In 1998, Syria forced him out and he traveled to Greece, Italy and Russia to seek asylum before Turkish intelligence agents, with help from their U.S. counterparts, captured him inside a plane at an airport in Nairobi, Kenya, on Feb. 15, 1999.

After his capture in 1999, he was incarcerated on Imrali Island in the Sea of Marmara, south of Istanbul, where he was the only prisoner for many years.

That same year, Turkey convicted him and sentenced him to death. That sentence was commuted to life imprisonment after Turkey abolished the death penalty as part of its bid to join the European Union.

Since his incarceration, Mr. Ocalan has shifted its ideology away from secession and toward Kurdish rights inside Turkey.

For most Turks, Mr. Ocalan remains the country’s most hated terrorist.

Human rights groups criticized his isolation on Imrali Island. In 2009, five other prisoners were sent to the facility, and Mr. Ocalan was allowed to meet them a few times a week, according to Turkish media reports.

But in recent years, Mr. Ocalan and the island’s other inmates were not allowed any visitors, including their lawyers, or any phone calls with family members.

Last October, a powerful political ally of President Recep Tayyip Erdogan, made a surprising public call to Mr. Ocalan, requesting that he tell his fighters to lay down their arms and end the conflict.

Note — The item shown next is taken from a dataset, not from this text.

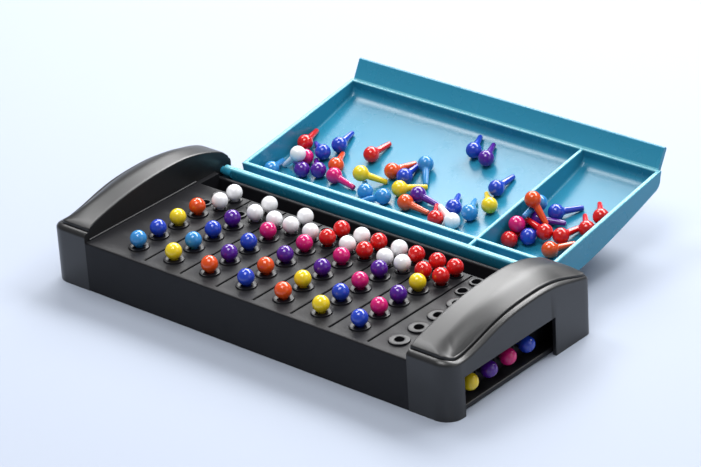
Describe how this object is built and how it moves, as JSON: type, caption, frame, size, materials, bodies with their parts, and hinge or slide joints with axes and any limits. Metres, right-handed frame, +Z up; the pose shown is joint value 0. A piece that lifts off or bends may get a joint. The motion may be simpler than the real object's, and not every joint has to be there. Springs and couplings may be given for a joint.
{
  "type": "code breaking peg game",
  "caption": "Flat travel game case with a board of peg holes in columns, ball-headed pegs, arched end hoods, a code bay behind a side window and a hinged peg tray.",
  "frame": {"origin": "middle of the case's footprint, on the surface that it stands on", "axes": "+X along the case towards the hood with the code window, -Y is the front where the first row of holes is, +Z up"},
  "size_m": [0.151, 0.1244, 0.0294],
  "materials": {
    "case_plastic": "fine satin texture, near-black grey",
    "tray_plastic": "smooth moulded teal blue",
    "peg_yellow": "glossy",
    "peg_orange": "glossy",
    "peg_red": "glossy",
    "peg_pink": "glossy",
    "peg_purple": "glossy",
    "peg_blue": "glossy",
    "peg_light_blue": "glossy",
    "peg_white": "glossy"
  },
  "bodies": {
    "case": {"main_case": "case_plastic", "bottom_cover": "case_plastic", "left_hood": "case_plastic", "right_hood": "case_plastic", "code_panel": "case_plastic"},
    "tray": {"tray": "tray_plastic"},
    "guess_peg_A1": {"guess_peg_A1": "peg_light_blue"},
    "guess_peg_A2": {"guess_peg_A2": "peg_blue"},
    "guess_peg_A3": {"guess_peg_A3": "peg_yellow"},
    "guess_peg_A4": {"guess_peg_A4": "peg_orange"},
    "key_peg_A_near_right": {"key_peg_A_near_right": "peg_white"},
    "key_peg_A_far_right": {"key_peg_A_far_right": "peg_white"},
    "guess_peg_B1": {"guess_peg_B1": "peg_yellow"},
    "guess_peg_B2": {"guess_peg_B2": "peg_light_blue"},
    "guess_peg_B3": {"guess_peg_B3": "peg_blue"},
    "guess_peg_B4": {"guess_peg_B4": "peg_purple"},
    "key_peg_B_near_right": {"key_peg_B_near_right": "peg_white"},
    "key_peg_B_far_right": {"key_peg_B_far_right": "peg_white"},
    "guess_peg_C1": {"guess_peg_C1": "peg_orange"},
    "guess_peg_C2": {"guess_peg_C2": "peg_purple"},
    "guess_peg_C3": {"guess_peg_C3": "peg_blue"},
    "guess_peg_C4": {"guess_peg_C4": "peg_pink"},
    "key_peg_C_near_left": {"key_peg_C_near_left": "peg_white"},
    "key_peg_C_near_right": {"key_peg_C_near_right": "peg_white"},
    "key_peg_C_far_right": {"key_peg_C_far_right": "peg_white"},
    "guess_peg_D1": {"guess_peg_D1": "peg_blue"},
    "guess_peg_D2": {"guess_peg_D2": "peg_orange"},
    "guess_peg_D3": {"guess_peg_D3": "peg_purple"},
    "guess_peg_D4": {"guess_peg_D4": "peg_pink"},
    "key_peg_D_near_left": {"key_peg_D_near_left": "peg_white"},
    "key_peg_D_near_right": {"key_peg_D_near_right": "peg_red"},
    "key_peg_D_far_right": {"key_peg_D_far_right": "peg_red"},
    "guess_peg_E1": {"guess_peg_E1": "peg_orange"},
    "guess_peg_E2": {"guess_peg_E2": "peg_yellow"},
    "guess_peg_E3": {"guess_peg_E3": "peg_purple"},
    "guess_peg_E4": {"guess_peg_E4": "peg_pink"},
    "key_peg_E_near_left": {"key_peg_E_near_left": "peg_white"},
    "key_peg_E_far_left": {"key_peg_E_far_left": "peg_white"},
    "key_peg_E_near_right": {"key_peg_E_near_right": "peg_red"},
    "key_peg_E_far_right": {"key_peg_E_far_right": "peg_red"},
    "guess_peg_F1": {"guess_peg_F1": "peg_yellow"},
    "guess_peg_F2": {"guess_peg_F2": "peg_blue"},
    "guess_peg_F3": {"guess_peg_F3": "peg_pink"},
    "guess_peg_F4": {"guess_peg_F4": "peg_purple"},
    "key_peg_F_near_left": {"key_peg_F_near_left": "peg_white"},
    "key_peg_F_far_left": {"key_peg_F_far_left": "peg_white"},
    "key_peg_F_near_right": {"key_peg_F_near_right": "peg_white"},
    "key_peg_F_far_right": {"key_peg_F_far_right": "peg_red"},
    "guess_peg_G1": {"guess_peg_G1": "peg_blue"},
    "guess_peg_G2": {"guess_peg_G2": "peg_pink"},
    "guess_peg_G3": {"guess_peg_G3": "peg_purple"},
    "guess_peg_G4": {"guess_peg_G4": "peg_yellow"},
    "key_peg_G_near_left": {"key_peg_G_near_left": "peg_red"},
    "key_peg_G_far_left": {"key_peg_G_far_left": "peg_red"},
    "key_peg_G_near_right": {"key_peg_G_near_right": "peg_red"},
    "key_peg_G_far_right": {"key_peg_G_far_right": "peg_red"},
    "secret_peg_1": {"secret_peg_1": "peg_yellow"},
    "secret_peg_2": {"secret_peg_2": "peg_purple"},
    "secret_peg_3": {"secret_peg_3": "peg_pink"},
    "secret_peg_4": {"secret_peg_4": "peg_blue"}
  },
  "joints": [
    {"name": "tray_hinge", "type": "hinge", "parent": "case", "child": "tray", "pos_m": [0, 0.02815, 0.0151], "axis": [-1, 0, 0], "range_deg": [-171, 0]},
    {"name": "guess_peg_A1_pull", "type": "slide", "parent": "case", "child": "guess_peg_A1", "axis": [0, 0, 1], "range_m": [0, 0.012]},
    {"name": "guess_peg_A2_pull", "type": "slide", "parent": "case", "child": "guess_peg_A2", "axis": [0, 0, 1], "range_m": [0, 0.012]},
    {"name": "guess_peg_A3_pull", "type": "slide", "parent": "case", "child": "guess_peg_A3", "axis": [0, 0, 1], "range_m": [0, 0.012]},
    {"name": "guess_peg_A4_pull", "type": "slide", "parent": "case", "child": "guess_peg_A4", "axis": [0, 0, 1], "range_m": [0, 0.012]},
    {"name": "key_peg_A_near_right_pull", "type": "slide", "parent": "case", "child": "key_peg_A_near_right", "axis": [0, 0, 1], "range_m": [0, 0.012]},
    {"name": "key_peg_A_far_right_pull", "type": "slide", "parent": "case", "child": "key_peg_A_far_right", "axis": [0, 0, 1], "range_m": [0, 0.012]},
    {"name": "guess_peg_B1_pull", "type": "slide", "parent": "case", "child": "guess_peg_B1", "axis": [0, 0, 1], "range_m": [0, 0.012]},
    {"name": "guess_peg_B2_pull", "type": "slide", "parent": "case", "child": "guess_peg_B2", "axis": [0, 0, 1], "range_m": [0, 0.012]},
    {"name": "guess_peg_B3_pull", "type": "slide", "parent": "case", "child": "guess_peg_B3", "axis": [0, 0, 1], "range_m": [0, 0.012]},
    {"name": "guess_peg_B4_pull", "type": "slide", "parent": "case", "child": "guess_peg_B4", "axis": [0, 0, 1], "range_m": [0, 0.012]},
    {"name": "key_peg_B_near_right_pull", "type": "slide", "parent": "case", "child": "key_peg_B_near_right", "axis": [0, 0, 1], "range_m": [0, 0.012]},
    {"name": "key_peg_B_far_right_pull", "type": "slide", "parent": "case", "child": "key_peg_B_far_right", "axis": [0, 0, 1], "range_m": [0, 0.012]},
    {"name": "guess_peg_C1_pull", "type": "slide", "parent": "case", "child": "guess_peg_C1", "axis": [0, 0, 1], "range_m": [0, 0.012]},
    {"name": "guess_peg_C2_pull", "type": "slide", "parent": "case", "child": "guess_peg_C2", "axis": [0, 0, 1], "range_m": [0, 0.012]},
    {"name": "guess_peg_C3_pull", "type": "slide", "parent": "case", "child": "guess_peg_C3", "axis": [0, 0, 1], "range_m": [0, 0.012]},
    {"name": "guess_peg_C4_pull", "type": "slide", "parent": "case", "child": "guess_peg_C4", "axis": [0, 0, 1], "range_m": [0, 0.012]},
    {"name": "key_peg_C_near_left_pull", "type": "slide", "parent": "case", "child": "key_peg_C_near_left", "axis": [0, 0, 1], "range_m": [0, 0.012]},
    {"name": "key_peg_C_near_right_pull", "type": "slide", "parent": "case", "child": "key_peg_C_near_right", "axis": [0, 0, 1], "range_m": [0, 0.012]},
    {"name": "key_peg_C_far_right_pull", "type": "slide", "parent": "case", "child": "key_peg_C_far_right", "axis": [0, 0, 1], "range_m": [0, 0.012]},
    {"name": "guess_peg_D1_pull", "type": "slide", "parent": "case", "child": "guess_peg_D1", "axis": [0, 0, 1], "range_m": [0, 0.012]},
    {"name": "guess_peg_D2_pull", "type": "slide", "parent": "case", "child": "guess_peg_D2", "axis": [0, 0, 1], "range_m": [0, 0.012]},
    {"name": "guess_peg_D3_pull", "type": "slide", "parent": "case", "child": "guess_peg_D3", "axis": [0, 0, 1], "range_m": [0, 0.012]},
    {"name": "guess_peg_D4_pull", "type": "slide", "parent": "case", "child": "guess_peg_D4", "axis": [0, 0, 1], "range_m": [0, 0.012]},
    {"name": "key_peg_D_near_left_pull", "type": "slide", "parent": "case", "child": "key_peg_D_near_left", "axis": [0, 0, 1], "range_m": [0, 0.012]},
    {"name": "key_peg_D_near_right_pull", "type": "slide", "parent": "case", "child": "key_peg_D_near_right", "axis": [0, 0, 1], "range_m": [0, 0.012]},
    {"name": "key_peg_D_far_right_pull", "type": "slide", "parent": "case", "child": "key_peg_D_far_right", "axis": [0, 0, 1], "range_m": [0, 0.012]},
    {"name": "guess_peg_E1_pull", "type": "slide", "parent": "case", "child": "guess_peg_E1", "axis": [0, 0, 1], "range_m": [0, 0.012]},
    {"name": "guess_peg_E2_pull", "type": "slide", "parent": "case", "child": "guess_peg_E2", "axis": [0, 0, 1], "range_m": [0, 0.012]},
    {"name": "guess_peg_E3_pull", "type": "slide", "parent": "case", "child": "guess_peg_E3", "axis": [0, 0, 1], "range_m": [0, 0.012]},
    {"name": "guess_peg_E4_pull", "type": "slide", "parent": "case", "child": "guess_peg_E4", "axis": [0, 0, 1], "range_m": [0, 0.012]},
    {"name": "key_peg_E_near_left_pull", "type": "slide", "parent": "case", "child": "key_peg_E_near_left", "axis": [0, 0, 1], "range_m": [0, 0.012]},
    {"name": "key_peg_E_far_left_pull", "type": "slide", "parent": "case", "child": "key_peg_E_far_left", "axis": [0, 0, 1], "range_m": [0, 0.012]},
    {"name": "key_peg_E_near_right_pull", "type": "slide", "parent": "case", "child": "key_peg_E_near_right", "axis": [0, 0, 1], "range_m": [0, 0.012]},
    {"name": "key_peg_E_far_right_pull", "type": "slide", "parent": "case", "child": "key_peg_E_far_right", "axis": [0, 0, 1], "range_m": [0, 0.012]},
    {"name": "guess_peg_F1_pull", "type": "slide", "parent": "case", "child": "guess_peg_F1", "axis": [0, 0, 1], "range_m": [0, 0.012]},
    {"name": "guess_peg_F2_pull", "type": "slide", "parent": "case", "child": "guess_peg_F2", "axis": [0, 0, 1], "range_m": [0, 0.012]},
    {"name": "guess_peg_F3_pull", "type": "slide", "parent": "case", "child": "guess_peg_F3", "axis": [0, 0, 1], "range_m": [0, 0.012]},
    {"name": "guess_peg_F4_pull", "type": "slide", "parent": "case", "child": "guess_peg_F4", "axis": [0, 0, 1], "range_m": [0, 0.012]},
    {"name": "key_peg_F_near_left_pull", "type": "slide", "parent": "case", "child": "key_peg_F_near_left", "axis": [0, 0, 1], "range_m": [0, 0.012]},
    {"name": "key_peg_F_far_left_pull", "type": "slide", "parent": "case", "child": "key_peg_F_far_left", "axis": [0, 0, 1], "range_m": [0, 0.012]},
    {"name": "key_peg_F_near_right_pull", "type": "slide", "parent": "case", "child": "key_peg_F_near_right", "axis": [0, 0, 1], "range_m": [0, 0.012]},
    {"name": "key_peg_F_far_right_pull", "type": "slide", "parent": "case", "child": "key_peg_F_far_right", "axis": [0, 0, 1], "range_m": [0, 0.012]},
    {"name": "guess_peg_G1_pull", "type": "slide", "parent": "case", "child": "guess_peg_G1", "axis": [0, 0, 1], "range_m": [0, 0.012]},
    {"name": "guess_peg_G2_pull", "type": "slide", "parent": "case", "child": "guess_peg_G2", "axis": [0, 0, 1], "range_m": [0, 0.012]},
    {"name": "guess_peg_G3_pull", "type": "slide", "parent": "case", "child": "guess_peg_G3", "axis": [0, 0, 1], "range_m": [0, 0.012]},
    {"name": "guess_peg_G4_pull", "type": "slide", "parent": "case", "child": "guess_peg_G4", "axis": [0, 0, 1], "range_m": [0, 0.012]},
    {"name": "key_peg_G_near_left_pull", "type": "slide", "parent": "case", "child": "key_peg_G_near_left", "axis": [0, 0, 1], "range_m": [0, 0.012]},
    {"name": "key_peg_G_far_left_pull", "type": "slide", "parent": "case", "child": "key_peg_G_far_left", "axis": [0, 0, 1], "range_m": [0, 0.012]},
    {"name": "key_peg_G_near_right_pull", "type": "slide", "parent": "case", "child": "key_peg_G_near_right", "axis": [0, 0, 1], "range_m": [0, 0.012]},
    {"name": "key_peg_G_far_right_pull", "type": "slide", "parent": "case", "child": "key_peg_G_far_right", "axis": [0, 0, 1], "range_m": [0, 0.012]},
    {"name": "secret_peg_1_pull", "type": "slide", "parent": "case", "child": "secret_peg_1", "axis": [1, 0, 0], "range_m": [0, 0.012]},
    {"name": "secret_peg_2_pull", "type": "slide", "parent": "case", "child": "secret_peg_2", "axis": [1, 0, 0], "range_m": [0, 0.012]},
    {"name": "secret_peg_3_pull", "type": "slide", "parent": "case", "child": "secret_peg_3", "axis": [1, 0, 0], "range_m": [0, 0.012]},
    {"name": "secret_peg_4_pull", "type": "slide", "parent": "case", "child": "secret_peg_4", "axis": [1, 0, 0], "range_m": [0, 0.012]}
  ]
}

That led to limited visits from relatives and political allies of Mr. Ocalan to explore the possibility of a new peace process between Turkey and the P.K.K.

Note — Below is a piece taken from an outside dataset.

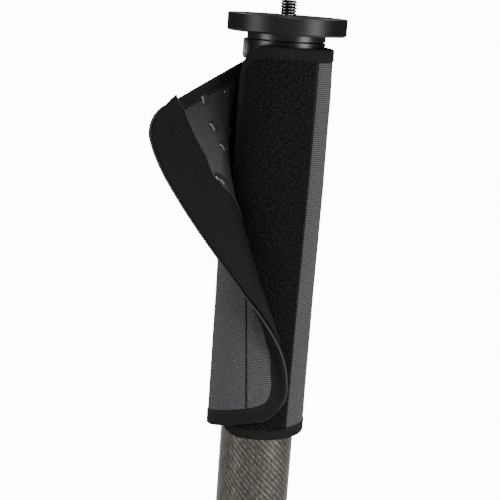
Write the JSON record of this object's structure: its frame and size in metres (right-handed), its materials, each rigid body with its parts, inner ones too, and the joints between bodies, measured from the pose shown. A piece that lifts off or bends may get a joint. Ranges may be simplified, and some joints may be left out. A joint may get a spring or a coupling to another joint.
{
  "type": "camera monopod",
  "caption": "Telescoping carbon camera monopod with a round head plate, threaded stud, twist locks, a foot with a hidden spike and a padded grip wrap peeled partly open.",
  "frame": {"origin": "centre of the head plate's upper face, where the camera stud leaves it", "axes": "+Z out of the plate along the stud, -Y towards the side where the wrap closes, -X towards the loose flap and the side port"},
  "size_m": [0.1016, 0.0793, 0.5619],
  "materials": {
    "anodised_aluminium": "satin black anodised aluminium",
    "stud_steel": "turned stainless steel",
    "brass_retainer": "turned brass",
    "screw_steel": "blackened steel",
    "carbon_tube": "clear coated twill carbon laminate",
    "slide_plastic": "natural low friction plastic",
    "plug_plastic": "black moulded plastic",
    "lock_aluminium": "satin black anodised aluminium",
    "seal_rubber": "smooth black rubber",
    "grip_rubber": "matte fluted rubber",
    "spike_steel": "hardened steel",
    "foot_rubber": "matte black rubber",
    "lining_fabric": "dark grey woven lining",
    "padding_foam": "soft closed cell foam",
    "shell_nylon": "finely ribbed grey nylon",
    "loop_fabric": "brushed loop fabric",
    "hook_fabric": "ribbed hook tape",
    "binding_tape": "woven binding tape",
    "dot_rubber": "glossy domed rubber"
  },
  "bodies": {
    "upper": {"top_plate": "anodised_aluminium", "plate_set_screws": "screw_steel", "camera_stud": "stud_steel", "stud_retainer": "brass_retainer", "head_collar": "anodised_aluminium", "collar_grub_screws": "screw_steel", "accessory_port": "stud_steel", "upper_tube": "carbon_tube", "lock_ferrule_1": "lock_aluminium", "lock_collet_1": "slide_plastic", "wrap_lining": "lining_fabric", "wrap_padding": "padding_foam", "wrap_shell": "shell_nylon", "loop_panel": "loop_fabric", "wrap_binding": "binding_tape"},
    "flap": {"flap_lining": "lining_fabric", "flap_padding": "padding_foam", "flap_shell": "shell_nylon", "hook_strip": "hook_fabric", "flap_binding": "binding_tape", "flap_grip_dots": "dot_rubber"},
    "lock_1": {"lock_nut_1": "lock_aluminium", "lock_grip_1": "grip_rubber", "lock_seal_1": "seal_rubber"},
    "leg_2": {"leg_tube_2": "carbon_tube", "leg_bushing_2": "slide_plastic", "leg_plug_2": "plug_plastic", "lock_ferrule_2": "lock_aluminium", "lock_collet_2": "slide_plastic"},
    "lock_2": {"lock_nut_2": "lock_aluminium", "lock_grip_2": "grip_rubber", "lock_seal_2": "seal_rubber"},
    "leg_3": {"leg_tube_3": "carbon_tube", "leg_bushing_3": "slide_plastic", "leg_plug_3": "plug_plastic", "lock_ferrule_3": "lock_aluminium", "lock_collet_3": "slide_plastic"},
    "lock_3": {"lock_nut_3": "lock_aluminium", "lock_grip_3": "grip_rubber", "lock_seal_3": "seal_rubber"},
    "leg_4": {"leg_tube_4": "carbon_tube", "leg_bushing_4": "slide_plastic", "leg_plug_4": "plug_plastic", "foot_plug": "lock_aluminium", "foot_spike": "spike_steel", "foot_key": "screw_steel", "foot_circlip": "screw_steel"},
    "foot_collar": {"foot_ring": "lock_aluminium"},
    "foot": {"foot_sleeve": "lock_aluminium", "rubber_foot": "foot_rubber"}
  },
  "joints": [
    {"name": "flap_hinge", "type": "hinge", "parent": "upper", "child": "flap", "pos_m": [-0.0186, 0.0186, -0.12], "axis": [0, 0, -1], "range_deg": [0, 60]},
    {"name": "lock_1_turn", "type": "hinge", "parent": "upper", "child": "lock_1", "pos_m": [0, 0, -0.43], "axis": [0, 0, 1], "range_deg": [0, 120]},
    {"name": "leg_2_slide", "type": "slide", "parent": "upper", "child": "leg_2", "axis": [0, 0, -1], "range_m": [0, 0.34]},
    {"name": "lock_2_turn", "type": "hinge", "parent": "leg_2", "child": "lock_2", "pos_m": [0, 0, -0.4645], "axis": [0, 0, 1], "range_deg": [0, 120]},
    {"name": "leg_3_slide", "type": "slide", "parent": "leg_2", "child": "leg_3", "axis": [0, 0, -1], "range_m": [0, 0.366]},
    {"name": "lock_3_turn", "type": "hinge", "parent": "leg_3", "child": "lock_3", "pos_m": [0, 0, -0.499], "axis": [0, 0, 1], "range_deg": [0, 120]},
    {"name": "leg_4_slide", "type": "slide", "parent": "leg_3", "child": "leg_4", "axis": [0, 0, -1], "range_m": [0, 0.393]},
    {"name": "foot_ring_turn", "type": "hinge", "parent": "leg_4", "child": "foot_collar", "pos_m": [0, 0, -0.526], "axis": [0, 0, 1], "range_deg": [0, 315]},
    {"name": "foot_lift", "type": "slide", "parent": "leg_4", "child": "foot", "axis": [0, 0, 1], "range_m": [0, 0.007]}
  ],
  "couplings": [
    {"joint": "foot_lift", "follows": "foot_ring_turn", "m_per_rad": 0.00127}
  ]
}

The Kurds are an ethnic group of roughly 40 million people — there are widely varying estimates — concentrated in Iran, Iraq, Syria and Turkey.

They speak multiple dialects of Kurdish, a language not directly related to Turkish or Arabic. Most are Sunni Muslims.

The Kurds were promised a nation of their own by world powers after World War I, but that was never granted. There were Kurdish rebellions in various countries over the following generations, and Kurds have faced state suppression of their language and culture.

In Syria, the Kurdish-led Syrian Democratic Forces, whose leaders have roots in the P.K.K. and follow Mr. Ocalan’s ideology, controls the northeastern part of the country. They have been backed for years by the United States and played a crucial role in defeating the Islamic State.

But the fall of the Syrian dictator Bashar al-Assad in December has left their future status unclear. They are clashing with Turkish-backed Syrian Arab rebels, and remain outside of the control of the new Syrian government in Damascus.

Since the 1991 Gulf War, the largely Kurdish northern region of Iraq has been semiautonomous. The P.K.K. leadership is now based in the Qandil Mountains of northern Iraq. In recent years, Turkey has attacked the group and affiliated militias in Iraq and Syria while lobbying the Iraqi government to expel it.

Multiple efforts to freeze or end the Turkey-P.K.K. conflict have been made, starting with a cease-fire in 1993. But all of them collapsed, often leading to greater bloodshed.

Violence flared on and off until a new round of peace talks began in 2011. At that time, Turkish intelligence officers met with Mr. Ocalan in prison to map out a plan for his fighters to disarm, and Kurdish politicians ferried messages between him and his associates in northern Iraq.

But the process collapsed in mid-2015, with each side blaming the other for the failure. One of the conflict’s most deadly phases followed, with pitched battles in cities in Turkey’s southeast that killed more than 7,000 people, according to the International Crisis Group.

Although Turkey still considers the P.K.K. a separatist terrorist group that does not represent the Kurdish people, it has acknowledged some historic violations of Kurdish rights and widened the margins for Kurdish language and culture.

It has licensed Kurdish-language television and radio broadcasts and allowed Kurdish language as an elective course in some schools.

At the same time, however, the government has removed more than 150 elected Kurdish mayors from their posts since 2015, according to the Peoples’ Equality and Democracy Party, which represents the pro-Kurdish movement politically and has seats in Parliament.

Most of the removed mayors were accused, and some convicted, of crimes related to the P.K.K.

Human Rights Watch has called the removal of Kurdish mayors politically motivated and a violation of voters’ rights.